In Palm Beach County, Scott claims Supervisor of Elections Susan Bucher has failed to allow his campaign to inspect potentially damaged absentee ballots mailed in by overseas military members and others. His campaign also asserts that Bucher's office has violated the law by determining whether those mail-in votes are valid, instead of the county's canvassing board.

Palm Beach County Circuit Judge Krista Marx ordered on Friday that any ballot that the supervisor of Bucher or her staff throws out will need to go in front of the county's canvassing board, WPTV-5 reported. Marx also ordered Bucher to provide a list by 4 p.m. of everyone who voted by provisional ballot.

Legal experts said Friday that the Scott campaign's lawsuits are pure "political theater" and have no basis for being filed against the supervisors of elections in both counties as they tally all the votes from Tuesday's midterm election before submitting the final results to the secretary of state by noon Saturday.
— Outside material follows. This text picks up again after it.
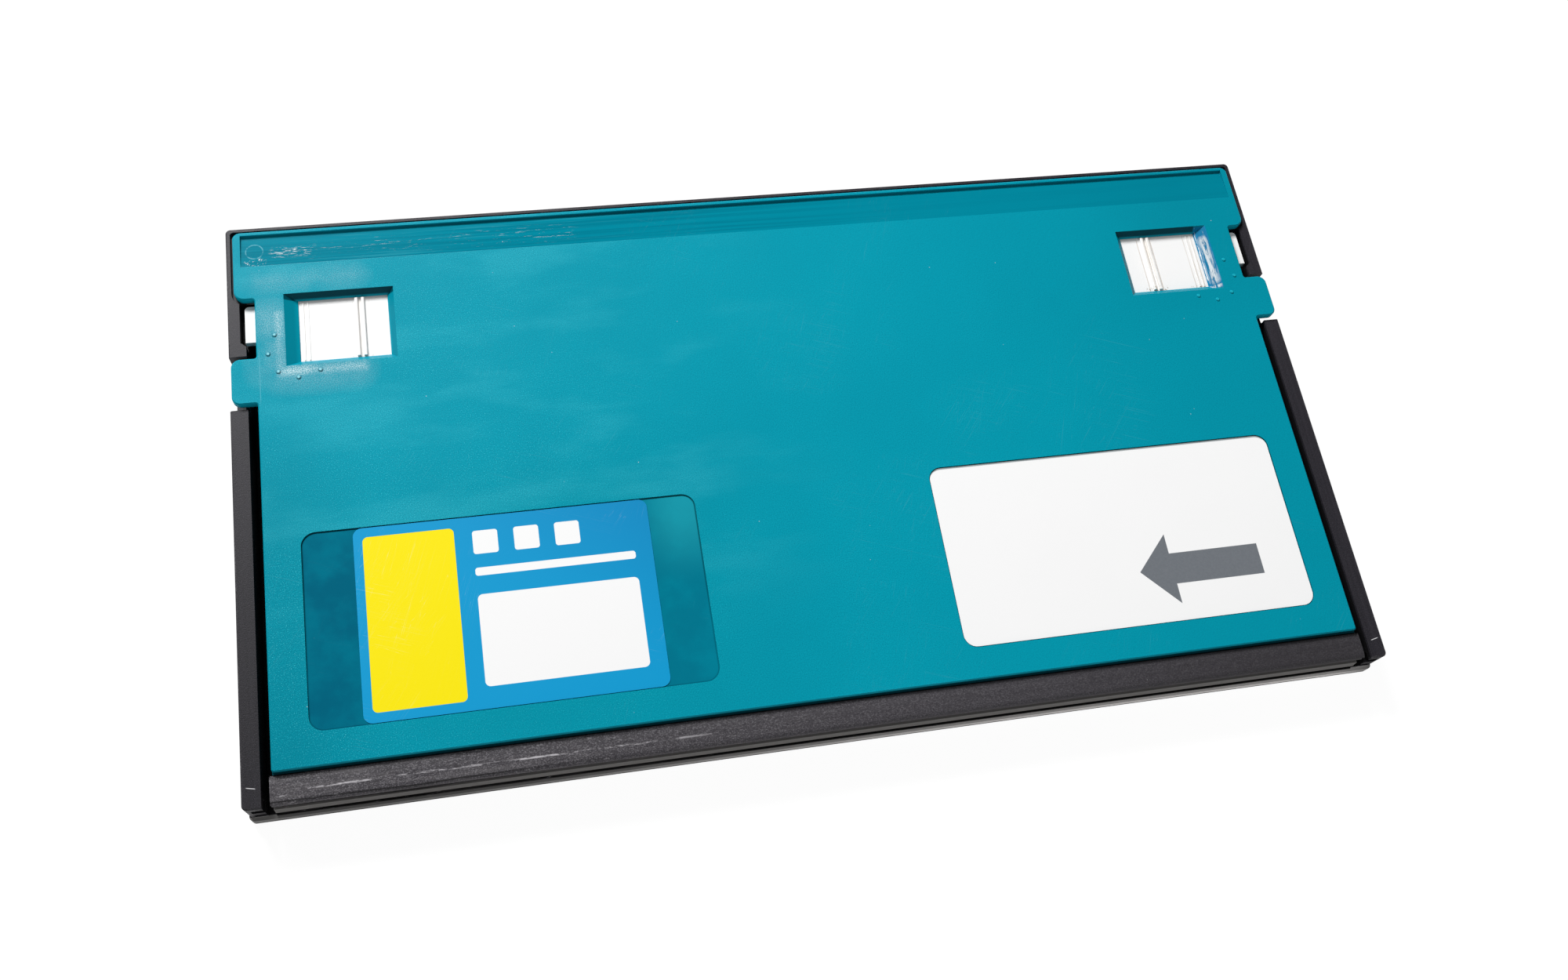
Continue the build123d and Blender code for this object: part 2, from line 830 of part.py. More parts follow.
def make_inner_plate():
    wall = skirt_thickness + inner_plate_clearance
    half = cover_half_x - wall
    plate = block(
        -half,
        half,
        skirt_near_y + wall,
        skirt_far_y - wall,
        inner_plate_bottom,
        inner_plate_top,
    )
    for x, y in plate_screw_spots():
        plate -= Pos(x, y, inner_plate_bottom) * Rot(180, 0, 0) * screw_hole(plate_screw_length)
    return plate


def make_inner_plate_screws():
    screw = Rot(180, 0, 0) * countersunk_screw(plate_screw_length)
    return Compound([Pos(x, y, inner_plate_bottom) * screw for x, y in plate_screw_spots()])


def make_foam_pad():
    half_x = screen_half_x + foam_margin
    half_y = screen_half_y + foam_margin
    return rounded_slab(
        half_x, -half_y, half_y, rear_screen_top, inner_plate_bottom, screen_corner_r
    )


def make_latch_guide(side):
    middle_x = (guide_inner_x + guide_outer_x) / 2
    middle_y = (guide_near_y + guide_far_y) / 2
    outline = RectangleRounded(
        guide_outer_x - guide_inner_x, guide_far_y - guide_near_y, guide_corner_r
    )
    plate = Pos(middle_x, middle_y, guide_bottom) * extrude(outline, guide_thickness)
    for x, y in guide_screw_places:
        plate -= Pos(x, y, guide_bottom) * Rot(180, 0, 0) * screw_hole(guide_screw_length)
    return plate if side > 0 else mirror(plate, about=Plane.YZ)


def make_latch_guide_screws():
    screw = Rot(180, 0, 0) * countersunk_screw(guide_screw_length)
    spots = [(side * x, y) for side in sides for x, y in guide_screw_places]
    return Compound([Pos(x, y, guide_bottom) * screw for x, y in spots])


def make_label(length, x_middle, radius):
    height = label_recess_height - 2 * label_margin
    bottom = cover_top - label_recess_depth
    outline = RectangleRounded(length, height, radius)
    return Pos(x_middle, label_y, bottom) * extrude(outline, label_thickness)


def make_info_label():
    length = label_recess_length - 2 * info_label_offset
    return make_label(length, -label_x, info_label_r)


def make_arrow_label():
    length = label_recess_length - 2 * label_margin
    return make_label(length, label_x, label_recess_r - label_margin)


def make_latch_spring(side):
    """A compression spring between the stop in the cover and the slot in the slider."""
    start = spring_stop_x + spring_end_gap + spring_wire_r
    end = slider_inner_x + spring_slot_depth - spring_end_gap - spring_wire_r
    length = end - start
    coil_r = spring_r - spring_wire_r
    corners = spring_turns * spring_turn_sides
    points = []
    for number in range(corners + 1):
        angle = 2 * math.pi * number / spring_turn_sides
        along = length * number / corners
        points.append((coil_r * math.cos(angle), coil_r * math.sin(angle), along))
    path = Polyline(*points)
    wire = Plane(origin=path @ 0, z_dir=path % 0) * RegularPolygon(spring_wire_r, spring_wire_sides)
    coil = sweep(wire, path=path, transition=Transition.RIGHT)
    spring = Pos(start, spring_y, spring_z) * Rot(0, 90, 0) * coil
    return spring if side > 0 else mirror(spring, about=Plane.YZ)


# ---- latch bodies


def make_latch_slider(side):
    """Thumb pad with ridges, a bolt that shows in the side notch, and a finger for the strike."""
    far = slider_far_y
    body = block(slider_inner_x, slider_outer_x, slider_near_y, far, slider_bottom, slider_top)
    stub_middle = stub_near_y + stub_width / 2
    stub = make_face(
        Polyline(
            (slider_outer_x - 1, stub_middle - stub_width / 2),
            (stub_end_x, stub_middle - stub_width / 2),
            (stub_end_x, stub_middle + stub_width / 2),
            (slider_outer_x - 1, stub_middle + stub_width / 2),
            close=True,
        )
    )
    far_corner = stub.vertices().sort_by_distance(Vector(stub_end_x, stub_near_y + stub_width, 0))[0]
    stub = fillet(far_corner, stub_corner_r)
    stub_top = slider_top - stub_top_step
    body += Pos(0, 0, slider_bottom) * extrude(stub, stub_top - slider_bottom)
    arm_end = slider_outer_x + arm_block_length
    body += block(arm_inner_x, slider_outer_x, far - 1, finger_far_y, slider_bottom, slider_top)
    body += block(slider_outer_x, arm_end, finger_near_y, finger_far_y, finger_bottom, slider_top)
    finger = block(arm_end, finger_end_x, finger_near_y, finger_far_y, finger_bottom, finger_top)
    tip = finger.faces().sort_by(Axis.X)[-1].edges().sort_by(Axis.Z)[0]
    body += chamfer(tip, finger_thickness / 2)

    ridge_low = window_near_y + window_slope_near + ridge_end_gap
    ridge_high = window_far_y - window_slope_far - ridge_end_gap
    rows = [(offset, ridge_width, ridge_height) for offset in ridge_offsets]
    rows += [(offset, fine_ridge_width, fine_ridge_height) for offset in fine_ridge_offsets]
    for offset, width, height in rows:
        x = window_inner_x + offset
        low, high = x - width / 2, x + width / 2
        ridge = block(low, high, ridge_low, ridge_high, slider_top, slider_top + height)
        tops = ridge.faces().sort_by(Axis.Z)[-1].edges().filter_by(Axis.Y)
        body += fillet(tops, min(width, height) * ridge_rounding)

    body -= block(
        slider_inner_x - 1,
        slider_inner_x + spring_slot_depth,
        spring_y - spring_slot_half_width,
        spring_y + spring_slot_half_width,
        slider_bottom - 1,
        slider_top + 1,
    )
    return body if side > 0 else mirror(body, about=Plane.YZ)


nodes = {
    "base_frame": make_base_frame(),
    "front_panel": make_front_panel(),
    "front_screen": make_screen(panel_top),
    "light_seal_far": make_far_seal(),
    "light_seal_near": make_near_seal(),
    "light_seal_left": make_side_seal(-1),
    "light_seal_right": make_side_seal(1),
    "hinge_base_leaf": make_hinge_base_leaf(),
    "base_leaf_screws": make_base_leaf_screws(),
    "rear_cover": make_rear_cover(),
    "hinge_cover_leaf": make_hinge_cover_leaf(),
    "cover_leaf_screws": make_cover_leaf_screws(),
    "inner_plate": make_inner_plate(),
    "inner_plate_screws": make_inner_plate_screws(),
    "foam_pad": make_foam_pad(),
    "rear_screen": make_screen(rear_screen_bottom),
    "latch_guide_left": make_latch_guide(-1),
    "latch_guide_right": make_latch_guide(1),
    "latch_guide_screws": make_latch_guide_screws(),
    "latch_spring_left": make_latch_spring(-1),
    "latch_spring_right": make_latch_spring(1),
    "info_label": make_info_label(),
    "arrow_label": make_arrow_label(),
    "latch_slider_left": make_latch_slider(-1),
    "latch_slider_right": make_latch_slider(1),
}

os.makedirs("parts", exist_ok=True)
for name, solid in nodes.items():
    export_step(solid, f"parts/{name}.step")
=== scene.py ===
# %% [markdown]
# # Dressing a film cassette
#
# The solids come packed, to size and on their joints. This lesson gives them materials,
# a camera, lights and a floor. Everything is in metres in the solids' own frame: X along
# the long side, Y from the hinge towards the latches, Z up. The materials work in
# millimetres, because every mark on the cassette was measured that way.

import json
import math

import bmesh
import bpy
import mathutils
from mathutils import Matrix, Vector

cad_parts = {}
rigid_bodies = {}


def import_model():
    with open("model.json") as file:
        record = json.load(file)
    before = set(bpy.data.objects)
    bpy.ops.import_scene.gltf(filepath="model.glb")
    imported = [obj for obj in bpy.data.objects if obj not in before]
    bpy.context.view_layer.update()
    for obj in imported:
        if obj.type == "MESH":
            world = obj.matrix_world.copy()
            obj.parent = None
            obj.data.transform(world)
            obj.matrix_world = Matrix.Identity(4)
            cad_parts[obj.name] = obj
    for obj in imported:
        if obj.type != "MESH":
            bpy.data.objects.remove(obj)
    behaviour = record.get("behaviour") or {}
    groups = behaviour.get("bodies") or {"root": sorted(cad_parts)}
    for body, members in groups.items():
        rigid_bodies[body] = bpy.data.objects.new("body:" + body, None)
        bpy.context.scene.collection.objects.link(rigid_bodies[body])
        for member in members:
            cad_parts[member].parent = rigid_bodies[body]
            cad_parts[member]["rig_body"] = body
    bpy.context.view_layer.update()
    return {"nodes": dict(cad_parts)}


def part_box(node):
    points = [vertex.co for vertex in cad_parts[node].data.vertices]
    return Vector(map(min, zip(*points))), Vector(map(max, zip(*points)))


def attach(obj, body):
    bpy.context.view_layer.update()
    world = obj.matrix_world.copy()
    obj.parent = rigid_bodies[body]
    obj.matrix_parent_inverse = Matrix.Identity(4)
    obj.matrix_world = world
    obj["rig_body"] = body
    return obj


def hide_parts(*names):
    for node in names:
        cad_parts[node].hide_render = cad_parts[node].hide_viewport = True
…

"These lawsuits are politically motivated and don't have any legal foundation," said University of Miami School of Law professor Donald Jones. "They are a distraction that takes our attention away from issues that we need to address" about the voting and tabulating process in general.

Jones, a constitutional law and elections expert, said both suits should be thrown out of court.

"The issue is not Rick Scott's access to [ballot] records," he told the Miami Herald. "It's about the inefficiencies in the system…. Let them do their jobs."

On Thursday evening, Scott accused "unethical liberals" of trying to steal a U.S. Senate seat from him, as his campaign filed the two suits alleging Broward and Palm Beach elections officials refused to release details on voting tabulations and hindered the processing of absentee ballots, respectively.

"I will not sit idly by while unethical liberals try to steal this election from the great people of Florida," Scott told reporters as he stood outside the Governor's Mansion at a hastily called news conference in Tallahassee.

Before the lawsuit was filed Thursday, Snipes said her office has counted every vote cast in the general election in Broward except for provisional and military ballots from overseas. She said the canvassing board will finish tabulating about 250 provisional ballots on Friday afternoon and has 10 days from Election Day to count the military votes.

Snipes said all of Broward's votes through Thursday were updated on the county's website but not on the state's, saying she did not know why those additions had not been reflected yet on the Florida Division of Elections' page.

Scott took the unusual step of delivering a partisan political attack from his taxpayer-funded residence, which is usually reserved for official state events.

The governor's lead over Democratic Sen. Bill Nelson has steadily eroded in the two days since Scott declared victory on Tuesday night, and he asked the Florida Department of Law Enforcement to investigate.

"Their goal is to keep mysteriously finding votes until the election turns out the way they want," Scott said.